Saved entries:

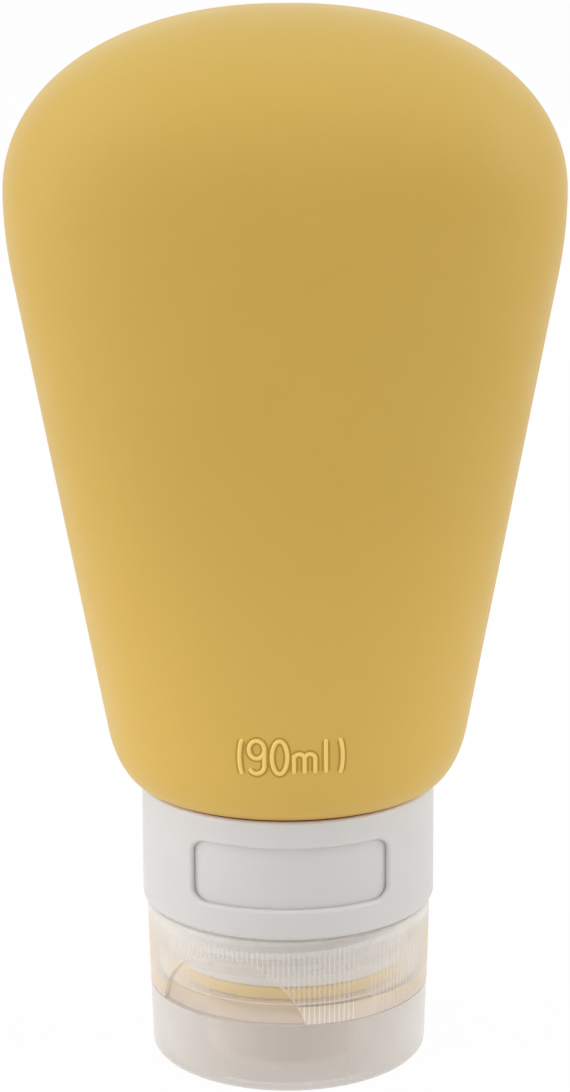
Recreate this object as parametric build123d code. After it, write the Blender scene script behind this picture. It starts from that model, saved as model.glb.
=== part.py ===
from build123d import *
import math
import os

# Travel squeeze bottle of soft silicone, standing upside down on its clear flip-top cap.
# +Z is up, and the origin is the middle of the lid's flat outer face, on the table.
# The window, the capacity mark's place and the thumb scoop face -Y. Lengths are in millimetres.

# Whole object
total_height = 116.0
running_gap = 0.3        # between curved faces that turn on each other
seat_gap = 0.1           # between flat faces that rest on each other
overrun = 1.0            # how far a cutter runs past what it cuts
embed = 0.15             # how far a ridge is sunk into the wall that carries it
pick_reach = 0.15        # how near an edge must lie to a known place to be picked for rounding

# Silicone bottle
body_width = 59.2
body_depth = 37.0
shoulder_width = 36.8    # where the straight flare meets the shoulder's level
shoulder_depth = 35.4
shoulder_round_height = 5.95   # elliptical rounding from the flare to the shoulder's underside
shoulder_round_width = 2.8
dome_rise = 19.35        # from the widest level to the top
flare_reach = 37.5       # half-height of the ellipse that leads from the widest level to the flare
top_flat_width = 6.0     # small level patch that closes the dome
dome_power = 2.1         # superellipse power of the dome seen from the front, 2 is an ellipse
oval_power = 2.5         # superellipse power of the widest level seen from above
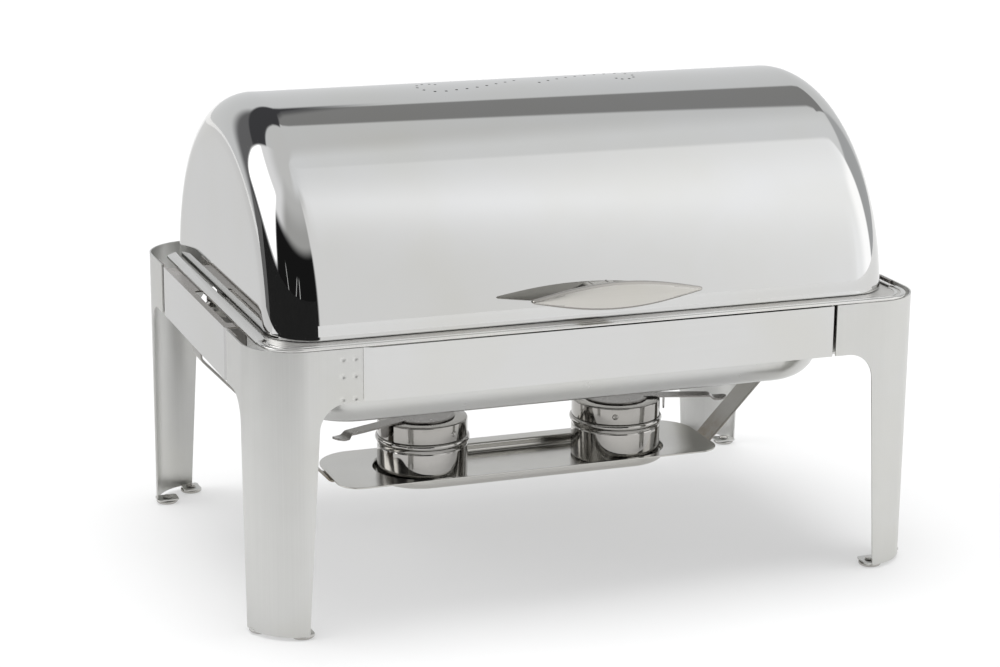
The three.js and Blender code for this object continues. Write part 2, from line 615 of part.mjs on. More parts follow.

◆ **OBJECTIVE**:
Write out every line of the material again, exactly as it reads.

◆ **ANSWER BELOW**:
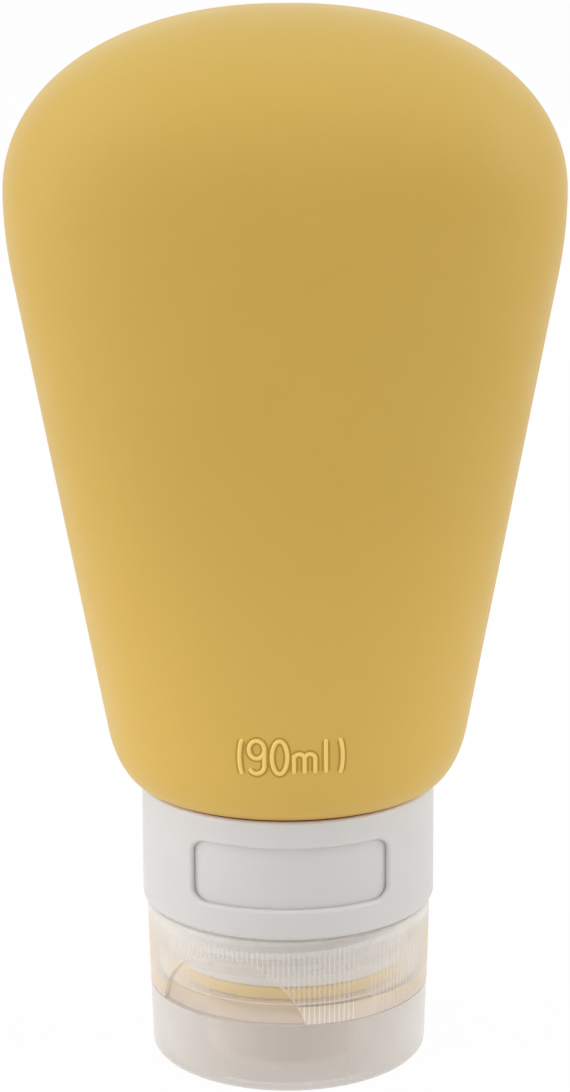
Recreate this object as parametric build123d code. After it, write the Blender scene script behind this picture. It starts from that model, saved as model.glb.
=== part.py ===
from build123d import *
import math
import os

# Travel squeeze bottle of soft silicone, standing upside down on its clear flip-top cap.
# +Z is up, and the origin is the middle of the lid's flat outer face, on the table.
# The window, the capacity mark's place and the thumb scoop face -Y. Lengths are in millimetres.

# Whole object
total_height = 116.0
running_gap = 0.3        # between curved faces that turn on each other
seat_gap = 0.1           # between flat faces that rest on each other
overrun = 1.0            # how far a cutter runs past what it cuts
embed = 0.15             # how far a ridge is sunk into the wall that carries it
pick_reach = 0.15        # how near an edge must lie to a known place to be picked for rounding

# Silicone bottle
body_width = 59.2
body_depth = 37.0
shoulder_width = 36.8    # where the straight flare meets the shoulder's level
shoulder_depth = 35.4
shoulder_round_height = 5.95   # elliptical rounding from the flare to the shoulder's underside
shoulder_round_width = 2.8
dome_rise = 19.35        # from the widest level to the top
flare_reach = 37.5       # half-height of the ellipse that leads from the widest level to the flare
top_flat_width = 6.0     # small level patch that closes the dome
dome_power = 2.1         # superellipse power of the dome seen from the front, 2 is an ellipse
oval_power = 2.5         # superellipse power of the widest level seen from above
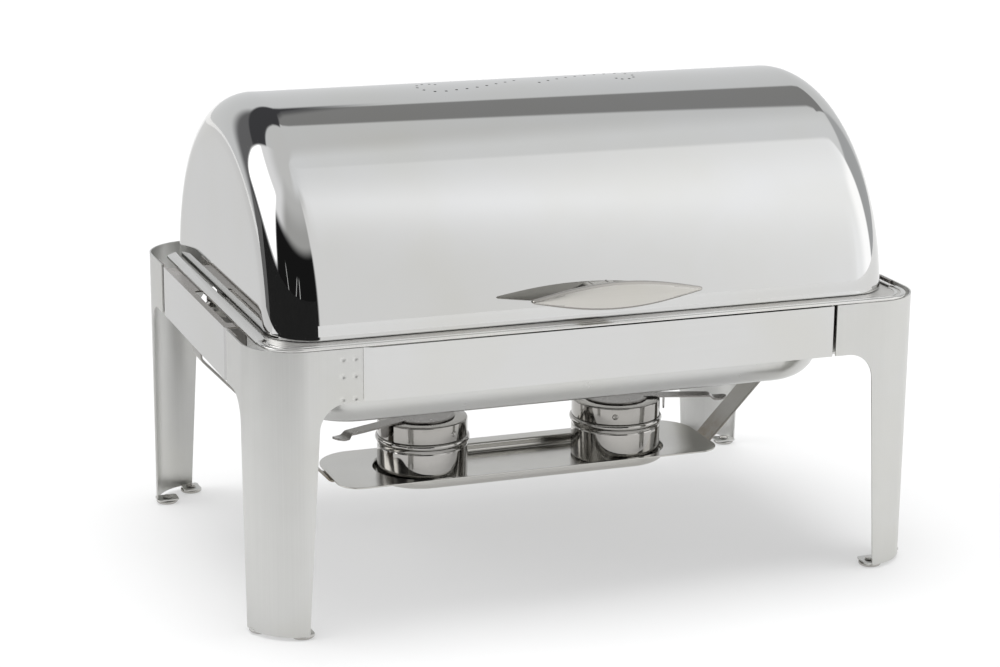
The three.js and Blender code for this object continues. Write part 2, from line 615 of part.mjs on. More parts follow.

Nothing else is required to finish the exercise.